== Goal ==
Repeat, exactly, the run of lines that opens with the line containing "Continue the OpenSCAD" and closes with the line containing "links: int = 138", and leave all other lines out.
* begin Exercise inputs *
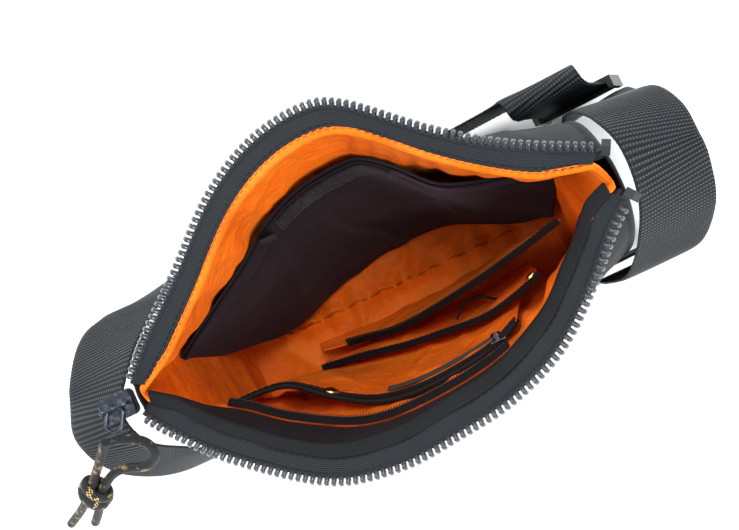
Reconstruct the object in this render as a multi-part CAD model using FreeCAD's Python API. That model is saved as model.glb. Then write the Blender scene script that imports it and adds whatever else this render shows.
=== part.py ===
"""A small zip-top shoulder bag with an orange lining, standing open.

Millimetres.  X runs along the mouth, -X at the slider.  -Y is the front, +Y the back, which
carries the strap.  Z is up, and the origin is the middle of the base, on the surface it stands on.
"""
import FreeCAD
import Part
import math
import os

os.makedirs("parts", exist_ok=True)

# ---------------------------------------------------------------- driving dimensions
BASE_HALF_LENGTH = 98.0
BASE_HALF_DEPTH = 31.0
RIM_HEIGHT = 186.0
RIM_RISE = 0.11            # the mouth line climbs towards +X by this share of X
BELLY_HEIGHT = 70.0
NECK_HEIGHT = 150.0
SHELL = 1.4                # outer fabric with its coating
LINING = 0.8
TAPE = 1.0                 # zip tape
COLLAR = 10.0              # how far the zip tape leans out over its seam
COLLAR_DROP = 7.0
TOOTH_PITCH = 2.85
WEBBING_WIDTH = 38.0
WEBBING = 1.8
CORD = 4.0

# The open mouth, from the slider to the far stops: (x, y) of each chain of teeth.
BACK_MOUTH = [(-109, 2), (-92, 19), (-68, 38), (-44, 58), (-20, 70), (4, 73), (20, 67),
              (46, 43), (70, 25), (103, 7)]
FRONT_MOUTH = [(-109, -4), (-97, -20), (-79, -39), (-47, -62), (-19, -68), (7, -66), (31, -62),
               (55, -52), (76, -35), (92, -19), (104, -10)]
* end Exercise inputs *
* begin Exercise inputs *
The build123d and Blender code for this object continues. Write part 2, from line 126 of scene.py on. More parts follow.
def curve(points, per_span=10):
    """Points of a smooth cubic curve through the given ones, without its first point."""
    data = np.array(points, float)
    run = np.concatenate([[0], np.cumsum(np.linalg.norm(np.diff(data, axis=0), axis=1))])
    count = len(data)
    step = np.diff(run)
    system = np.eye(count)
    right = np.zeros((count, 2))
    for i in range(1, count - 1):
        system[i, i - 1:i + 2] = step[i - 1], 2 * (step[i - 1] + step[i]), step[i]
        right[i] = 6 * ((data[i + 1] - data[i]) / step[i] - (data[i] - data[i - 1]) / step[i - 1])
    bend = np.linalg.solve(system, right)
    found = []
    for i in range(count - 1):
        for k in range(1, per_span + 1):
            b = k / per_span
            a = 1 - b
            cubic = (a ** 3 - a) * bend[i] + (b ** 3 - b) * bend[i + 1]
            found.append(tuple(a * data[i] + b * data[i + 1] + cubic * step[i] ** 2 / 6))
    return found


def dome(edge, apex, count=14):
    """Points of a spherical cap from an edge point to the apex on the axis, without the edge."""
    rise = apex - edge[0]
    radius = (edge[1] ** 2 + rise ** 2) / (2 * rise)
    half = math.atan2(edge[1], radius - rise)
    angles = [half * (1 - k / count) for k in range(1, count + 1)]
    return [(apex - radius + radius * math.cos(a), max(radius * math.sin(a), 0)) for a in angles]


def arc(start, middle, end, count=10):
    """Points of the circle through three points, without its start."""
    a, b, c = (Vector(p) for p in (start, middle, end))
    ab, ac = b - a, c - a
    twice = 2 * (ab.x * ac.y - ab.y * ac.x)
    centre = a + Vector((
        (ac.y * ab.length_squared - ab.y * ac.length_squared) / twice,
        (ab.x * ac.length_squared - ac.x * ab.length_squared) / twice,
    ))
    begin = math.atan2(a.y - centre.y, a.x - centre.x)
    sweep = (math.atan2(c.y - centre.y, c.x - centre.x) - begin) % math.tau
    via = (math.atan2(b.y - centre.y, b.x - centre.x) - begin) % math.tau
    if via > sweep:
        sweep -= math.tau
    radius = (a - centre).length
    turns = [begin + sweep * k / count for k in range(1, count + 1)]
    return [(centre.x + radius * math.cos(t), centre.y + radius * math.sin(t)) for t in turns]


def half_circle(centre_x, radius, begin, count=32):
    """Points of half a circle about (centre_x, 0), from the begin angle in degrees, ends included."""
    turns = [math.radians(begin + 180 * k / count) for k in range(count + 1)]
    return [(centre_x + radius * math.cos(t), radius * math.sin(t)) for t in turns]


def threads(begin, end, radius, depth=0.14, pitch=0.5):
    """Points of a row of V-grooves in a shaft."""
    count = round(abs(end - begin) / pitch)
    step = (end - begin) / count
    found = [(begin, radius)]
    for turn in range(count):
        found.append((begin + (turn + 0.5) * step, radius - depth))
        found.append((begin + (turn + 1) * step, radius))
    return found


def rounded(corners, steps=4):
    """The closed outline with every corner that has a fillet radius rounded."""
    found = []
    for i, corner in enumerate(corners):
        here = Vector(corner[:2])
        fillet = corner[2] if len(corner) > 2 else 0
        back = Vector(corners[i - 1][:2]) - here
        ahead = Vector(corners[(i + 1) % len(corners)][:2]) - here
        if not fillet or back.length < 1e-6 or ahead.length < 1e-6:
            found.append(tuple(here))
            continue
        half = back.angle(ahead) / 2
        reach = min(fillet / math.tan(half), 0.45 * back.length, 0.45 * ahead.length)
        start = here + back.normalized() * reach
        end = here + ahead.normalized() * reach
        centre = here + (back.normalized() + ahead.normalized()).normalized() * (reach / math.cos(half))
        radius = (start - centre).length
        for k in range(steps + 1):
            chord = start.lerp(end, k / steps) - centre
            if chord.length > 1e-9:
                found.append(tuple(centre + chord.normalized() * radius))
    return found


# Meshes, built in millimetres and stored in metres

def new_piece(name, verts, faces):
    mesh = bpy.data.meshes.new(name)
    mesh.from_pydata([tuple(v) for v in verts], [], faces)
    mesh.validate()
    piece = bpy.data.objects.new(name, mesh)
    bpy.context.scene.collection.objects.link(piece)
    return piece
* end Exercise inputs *
* begin Exercise inputs *
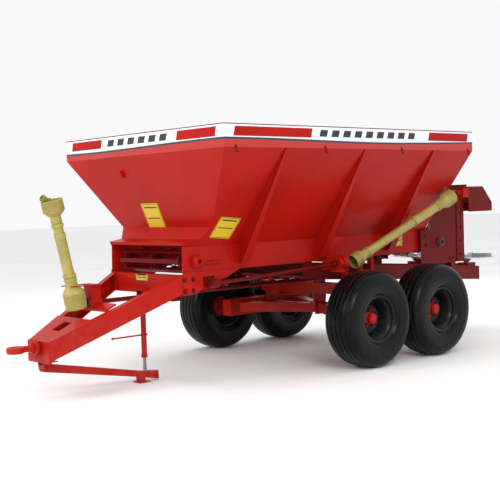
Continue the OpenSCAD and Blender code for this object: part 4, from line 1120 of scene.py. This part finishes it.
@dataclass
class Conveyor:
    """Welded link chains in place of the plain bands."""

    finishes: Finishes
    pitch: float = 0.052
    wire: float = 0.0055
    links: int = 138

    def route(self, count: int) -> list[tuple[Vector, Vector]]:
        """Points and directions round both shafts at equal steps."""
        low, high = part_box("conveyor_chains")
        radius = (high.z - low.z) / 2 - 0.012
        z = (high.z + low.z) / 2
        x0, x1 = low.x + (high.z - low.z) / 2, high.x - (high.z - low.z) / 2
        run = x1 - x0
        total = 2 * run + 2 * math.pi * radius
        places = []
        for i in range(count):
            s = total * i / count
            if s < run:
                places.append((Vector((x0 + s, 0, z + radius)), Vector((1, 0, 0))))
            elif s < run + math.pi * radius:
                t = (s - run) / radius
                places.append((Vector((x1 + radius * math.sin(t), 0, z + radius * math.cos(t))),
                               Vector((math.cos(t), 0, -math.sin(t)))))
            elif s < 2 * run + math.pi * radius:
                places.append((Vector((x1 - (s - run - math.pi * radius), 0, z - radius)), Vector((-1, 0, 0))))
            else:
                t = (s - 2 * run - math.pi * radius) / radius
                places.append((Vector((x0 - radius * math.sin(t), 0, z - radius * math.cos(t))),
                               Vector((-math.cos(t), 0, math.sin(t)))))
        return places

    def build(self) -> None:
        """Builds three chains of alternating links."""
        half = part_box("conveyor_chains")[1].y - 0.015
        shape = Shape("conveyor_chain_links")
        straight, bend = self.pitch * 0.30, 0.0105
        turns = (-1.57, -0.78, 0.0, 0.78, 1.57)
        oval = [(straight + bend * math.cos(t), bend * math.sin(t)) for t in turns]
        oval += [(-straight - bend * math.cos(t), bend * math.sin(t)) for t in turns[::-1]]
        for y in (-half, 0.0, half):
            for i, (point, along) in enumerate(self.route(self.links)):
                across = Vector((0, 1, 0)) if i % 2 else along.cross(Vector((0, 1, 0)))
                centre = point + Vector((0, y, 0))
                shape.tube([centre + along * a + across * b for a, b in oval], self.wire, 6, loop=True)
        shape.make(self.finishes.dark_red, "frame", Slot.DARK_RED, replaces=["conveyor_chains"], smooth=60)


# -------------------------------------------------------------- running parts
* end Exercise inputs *
== Response to this exercise ==
Continue the OpenSCAD and Blender code for this object: part 4, from line 1120 of scene.py. This part finishes it.
@dataclass
class Conveyor:
    """Welded link chains in place of the plain bands."""

    finishes: Finishes
    pitch: float = 0.052
    wire: float = 0.0055
    links: int = 138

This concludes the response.